TASK DETAILS:
Locate the line bearing "Model this object" in the material below, then reproduce it and each following line up to and including the line bearing "the opened lid.".

LISTING:
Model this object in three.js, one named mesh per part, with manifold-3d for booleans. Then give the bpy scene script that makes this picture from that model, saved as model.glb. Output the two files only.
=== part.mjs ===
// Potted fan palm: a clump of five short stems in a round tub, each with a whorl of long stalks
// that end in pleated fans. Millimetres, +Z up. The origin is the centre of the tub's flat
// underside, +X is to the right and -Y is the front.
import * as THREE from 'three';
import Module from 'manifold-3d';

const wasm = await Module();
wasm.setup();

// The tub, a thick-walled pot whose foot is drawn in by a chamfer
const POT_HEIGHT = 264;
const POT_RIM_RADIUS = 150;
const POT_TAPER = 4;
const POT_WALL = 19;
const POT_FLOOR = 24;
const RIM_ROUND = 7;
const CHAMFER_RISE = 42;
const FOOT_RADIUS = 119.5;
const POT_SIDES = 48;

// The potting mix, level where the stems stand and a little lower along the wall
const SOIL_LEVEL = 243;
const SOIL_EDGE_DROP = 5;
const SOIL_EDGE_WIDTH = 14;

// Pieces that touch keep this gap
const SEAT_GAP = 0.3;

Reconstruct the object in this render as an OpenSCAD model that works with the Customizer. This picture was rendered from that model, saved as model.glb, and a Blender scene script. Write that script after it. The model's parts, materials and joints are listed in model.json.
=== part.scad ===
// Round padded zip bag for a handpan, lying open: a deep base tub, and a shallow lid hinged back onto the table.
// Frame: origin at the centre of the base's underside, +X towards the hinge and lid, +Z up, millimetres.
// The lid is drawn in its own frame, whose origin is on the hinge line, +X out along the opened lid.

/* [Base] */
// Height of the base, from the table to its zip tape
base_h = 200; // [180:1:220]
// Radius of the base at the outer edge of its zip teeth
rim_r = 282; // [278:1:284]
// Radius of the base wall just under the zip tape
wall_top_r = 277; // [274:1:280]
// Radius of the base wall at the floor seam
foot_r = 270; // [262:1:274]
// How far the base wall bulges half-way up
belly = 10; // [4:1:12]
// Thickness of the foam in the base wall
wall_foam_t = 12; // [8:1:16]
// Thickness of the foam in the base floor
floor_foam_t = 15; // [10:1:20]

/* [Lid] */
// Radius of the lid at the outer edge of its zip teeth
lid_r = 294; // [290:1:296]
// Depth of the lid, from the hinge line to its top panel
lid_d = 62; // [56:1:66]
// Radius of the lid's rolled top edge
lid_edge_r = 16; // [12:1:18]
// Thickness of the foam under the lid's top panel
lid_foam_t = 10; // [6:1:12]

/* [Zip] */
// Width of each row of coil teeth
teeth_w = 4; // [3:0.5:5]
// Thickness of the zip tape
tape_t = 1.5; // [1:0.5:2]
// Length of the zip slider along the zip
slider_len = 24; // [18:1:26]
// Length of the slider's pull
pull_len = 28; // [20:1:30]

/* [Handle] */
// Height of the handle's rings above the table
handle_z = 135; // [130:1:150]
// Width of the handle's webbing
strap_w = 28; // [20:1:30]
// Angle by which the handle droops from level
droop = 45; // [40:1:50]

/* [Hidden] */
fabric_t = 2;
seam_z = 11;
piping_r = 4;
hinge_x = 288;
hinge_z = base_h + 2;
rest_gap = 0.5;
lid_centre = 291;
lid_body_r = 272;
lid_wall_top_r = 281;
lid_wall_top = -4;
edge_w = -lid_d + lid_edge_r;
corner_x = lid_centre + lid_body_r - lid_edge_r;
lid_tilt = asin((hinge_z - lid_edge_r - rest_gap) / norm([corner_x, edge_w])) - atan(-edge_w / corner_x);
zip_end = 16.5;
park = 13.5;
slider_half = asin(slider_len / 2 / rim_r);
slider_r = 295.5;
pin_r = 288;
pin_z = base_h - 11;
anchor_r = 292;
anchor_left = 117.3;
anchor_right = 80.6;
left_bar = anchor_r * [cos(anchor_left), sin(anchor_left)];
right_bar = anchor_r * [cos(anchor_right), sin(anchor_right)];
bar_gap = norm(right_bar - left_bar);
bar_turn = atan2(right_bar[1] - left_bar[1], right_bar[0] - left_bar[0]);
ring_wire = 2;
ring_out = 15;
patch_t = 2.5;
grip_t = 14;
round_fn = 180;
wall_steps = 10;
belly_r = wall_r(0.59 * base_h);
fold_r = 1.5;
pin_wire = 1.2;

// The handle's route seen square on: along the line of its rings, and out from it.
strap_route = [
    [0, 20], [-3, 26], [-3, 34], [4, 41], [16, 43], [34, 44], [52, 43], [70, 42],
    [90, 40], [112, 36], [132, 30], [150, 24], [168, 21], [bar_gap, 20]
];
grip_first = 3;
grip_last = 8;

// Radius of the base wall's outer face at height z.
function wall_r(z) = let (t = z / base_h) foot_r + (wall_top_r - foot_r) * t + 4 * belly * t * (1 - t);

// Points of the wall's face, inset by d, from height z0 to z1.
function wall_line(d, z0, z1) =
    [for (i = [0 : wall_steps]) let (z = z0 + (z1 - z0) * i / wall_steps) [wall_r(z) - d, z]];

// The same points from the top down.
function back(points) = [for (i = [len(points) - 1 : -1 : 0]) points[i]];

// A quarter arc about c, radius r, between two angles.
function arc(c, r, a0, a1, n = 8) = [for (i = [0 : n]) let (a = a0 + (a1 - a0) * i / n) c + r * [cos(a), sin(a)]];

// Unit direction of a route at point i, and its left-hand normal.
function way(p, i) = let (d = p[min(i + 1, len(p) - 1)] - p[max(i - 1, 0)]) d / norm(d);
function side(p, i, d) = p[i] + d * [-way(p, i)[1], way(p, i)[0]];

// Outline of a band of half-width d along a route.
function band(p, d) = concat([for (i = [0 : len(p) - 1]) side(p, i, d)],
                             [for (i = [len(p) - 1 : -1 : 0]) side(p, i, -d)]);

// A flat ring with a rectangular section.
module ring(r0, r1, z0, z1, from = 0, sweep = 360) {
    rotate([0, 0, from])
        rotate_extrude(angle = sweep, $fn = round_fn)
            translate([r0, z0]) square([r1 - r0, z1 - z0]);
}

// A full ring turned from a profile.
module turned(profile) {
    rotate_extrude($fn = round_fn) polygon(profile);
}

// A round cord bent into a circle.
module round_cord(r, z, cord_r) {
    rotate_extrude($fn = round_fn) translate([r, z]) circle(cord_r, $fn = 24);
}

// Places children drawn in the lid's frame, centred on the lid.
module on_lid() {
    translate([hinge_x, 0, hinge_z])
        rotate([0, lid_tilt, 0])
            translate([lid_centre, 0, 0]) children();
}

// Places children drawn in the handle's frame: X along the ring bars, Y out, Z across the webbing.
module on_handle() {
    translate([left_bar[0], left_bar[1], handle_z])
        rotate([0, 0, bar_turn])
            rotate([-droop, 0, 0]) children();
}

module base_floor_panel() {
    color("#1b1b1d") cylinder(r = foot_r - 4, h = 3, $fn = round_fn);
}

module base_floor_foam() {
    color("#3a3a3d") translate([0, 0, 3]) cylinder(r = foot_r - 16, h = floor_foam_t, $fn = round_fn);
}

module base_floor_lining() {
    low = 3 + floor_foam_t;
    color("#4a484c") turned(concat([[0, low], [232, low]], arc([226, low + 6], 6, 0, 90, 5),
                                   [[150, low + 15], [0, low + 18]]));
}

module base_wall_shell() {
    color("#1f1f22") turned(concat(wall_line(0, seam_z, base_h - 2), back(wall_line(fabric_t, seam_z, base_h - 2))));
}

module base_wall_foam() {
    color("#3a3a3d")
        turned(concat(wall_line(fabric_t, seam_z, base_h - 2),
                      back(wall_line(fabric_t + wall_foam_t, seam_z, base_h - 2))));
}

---

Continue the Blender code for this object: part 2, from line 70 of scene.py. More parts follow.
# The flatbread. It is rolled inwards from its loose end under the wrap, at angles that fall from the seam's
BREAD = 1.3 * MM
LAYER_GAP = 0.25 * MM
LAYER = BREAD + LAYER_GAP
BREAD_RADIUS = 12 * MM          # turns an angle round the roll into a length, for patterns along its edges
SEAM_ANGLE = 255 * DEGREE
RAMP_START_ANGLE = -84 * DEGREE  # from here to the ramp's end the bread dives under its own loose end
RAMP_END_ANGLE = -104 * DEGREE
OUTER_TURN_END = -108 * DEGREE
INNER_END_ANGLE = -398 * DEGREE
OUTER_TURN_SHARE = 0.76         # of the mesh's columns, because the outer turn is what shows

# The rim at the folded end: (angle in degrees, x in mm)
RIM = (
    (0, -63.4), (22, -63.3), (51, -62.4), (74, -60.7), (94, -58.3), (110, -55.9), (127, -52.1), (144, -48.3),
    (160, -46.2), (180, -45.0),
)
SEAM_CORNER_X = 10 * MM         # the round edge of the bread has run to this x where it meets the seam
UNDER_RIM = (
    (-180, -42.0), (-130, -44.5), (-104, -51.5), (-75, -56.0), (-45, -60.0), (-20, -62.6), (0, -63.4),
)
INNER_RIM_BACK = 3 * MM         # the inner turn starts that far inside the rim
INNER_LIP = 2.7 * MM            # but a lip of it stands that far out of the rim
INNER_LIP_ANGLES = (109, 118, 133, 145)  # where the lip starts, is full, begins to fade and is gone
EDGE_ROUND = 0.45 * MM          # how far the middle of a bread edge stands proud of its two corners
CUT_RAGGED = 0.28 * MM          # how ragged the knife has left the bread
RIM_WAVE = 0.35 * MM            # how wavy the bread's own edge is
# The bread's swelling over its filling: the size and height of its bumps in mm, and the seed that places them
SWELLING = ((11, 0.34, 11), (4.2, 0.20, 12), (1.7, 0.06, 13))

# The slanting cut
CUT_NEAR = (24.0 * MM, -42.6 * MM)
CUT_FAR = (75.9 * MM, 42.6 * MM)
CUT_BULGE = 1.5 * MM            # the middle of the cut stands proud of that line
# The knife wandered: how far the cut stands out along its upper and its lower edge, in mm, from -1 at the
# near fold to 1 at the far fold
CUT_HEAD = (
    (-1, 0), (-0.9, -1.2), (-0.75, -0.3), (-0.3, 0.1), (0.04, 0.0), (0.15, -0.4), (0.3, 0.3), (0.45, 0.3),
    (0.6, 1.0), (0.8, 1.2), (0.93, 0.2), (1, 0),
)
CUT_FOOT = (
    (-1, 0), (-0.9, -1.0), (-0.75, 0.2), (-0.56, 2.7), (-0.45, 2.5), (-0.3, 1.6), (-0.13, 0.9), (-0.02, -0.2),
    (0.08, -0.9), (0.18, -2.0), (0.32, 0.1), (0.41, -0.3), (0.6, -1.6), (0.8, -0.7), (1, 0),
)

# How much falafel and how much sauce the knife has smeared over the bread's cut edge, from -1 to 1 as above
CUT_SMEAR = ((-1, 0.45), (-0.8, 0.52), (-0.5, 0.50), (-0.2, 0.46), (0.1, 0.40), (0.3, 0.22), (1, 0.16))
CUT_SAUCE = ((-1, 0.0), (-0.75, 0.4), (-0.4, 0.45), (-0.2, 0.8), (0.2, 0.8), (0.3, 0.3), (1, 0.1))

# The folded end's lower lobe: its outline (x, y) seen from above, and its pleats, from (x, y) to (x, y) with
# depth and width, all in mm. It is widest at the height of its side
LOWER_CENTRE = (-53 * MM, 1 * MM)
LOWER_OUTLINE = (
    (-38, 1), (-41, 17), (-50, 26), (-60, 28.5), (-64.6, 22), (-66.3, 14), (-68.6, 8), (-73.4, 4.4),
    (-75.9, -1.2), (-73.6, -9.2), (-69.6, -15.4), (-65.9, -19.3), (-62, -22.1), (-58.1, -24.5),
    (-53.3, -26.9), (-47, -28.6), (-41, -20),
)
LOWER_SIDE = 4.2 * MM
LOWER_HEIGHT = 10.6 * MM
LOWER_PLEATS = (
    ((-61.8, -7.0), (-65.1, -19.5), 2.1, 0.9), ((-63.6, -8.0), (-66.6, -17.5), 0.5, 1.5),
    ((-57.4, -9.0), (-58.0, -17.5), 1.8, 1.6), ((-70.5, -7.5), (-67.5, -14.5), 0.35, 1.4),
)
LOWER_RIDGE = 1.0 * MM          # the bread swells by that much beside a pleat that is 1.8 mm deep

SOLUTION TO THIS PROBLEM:
Model this object in three.js, one named mesh per part, with manifold-3d for booleans. Then give the bpy scene script that makes this picture from that model, saved as model.glb. Output the two files only.
=== part.mjs ===
// Potted fan palm: a clump of five short stems in a round tub, each with a whorl of long stalks
// that end in pleated fans. Millimetres, +Z up. The origin is the centre of the tub's flat
// underside, +X is to the right and -Y is the front.
import * as THREE from 'three';
import Module from 'manifold-3d';

const wasm = await Module();
wasm.setup();

// The tub, a thick-walled pot whose foot is drawn in by a chamfer
const POT_HEIGHT = 264;
const POT_RIM_RADIUS = 150;
const POT_TAPER = 4;
const POT_WALL = 19;
const POT_FLOOR = 24;
const RIM_ROUND = 7;
const CHAMFER_RISE = 42;
const FOOT_RADIUS = 119.5;
const POT_SIDES = 48;

// The potting mix, level where the stems stand and a little lower along the wall
const SOIL_LEVEL = 243;
const SOIL_EDGE_DROP = 5;
const SOIL_EDGE_WIDTH = 14;

// Pieces that touch keep this gap
const SEAT_GAP = 0.3;

Reconstruct the object in this render as an OpenSCAD model that works with the Customizer. This picture was rendered from that model, saved as model.glb, and a Blender scene script. Write that script after it. The model's parts, materials and joints are listed in model.json.
=== part.scad ===
// Round padded zip bag for a handpan, lying open: a deep base tub, and a shallow lid hinged back onto the table.
// Frame: origin at the centre of the base's underside, +X towards the hinge and lid, +Z up, millimetres.
// The lid is drawn in its own frame, whose origin is on the hinge line, +X out along the opened lid.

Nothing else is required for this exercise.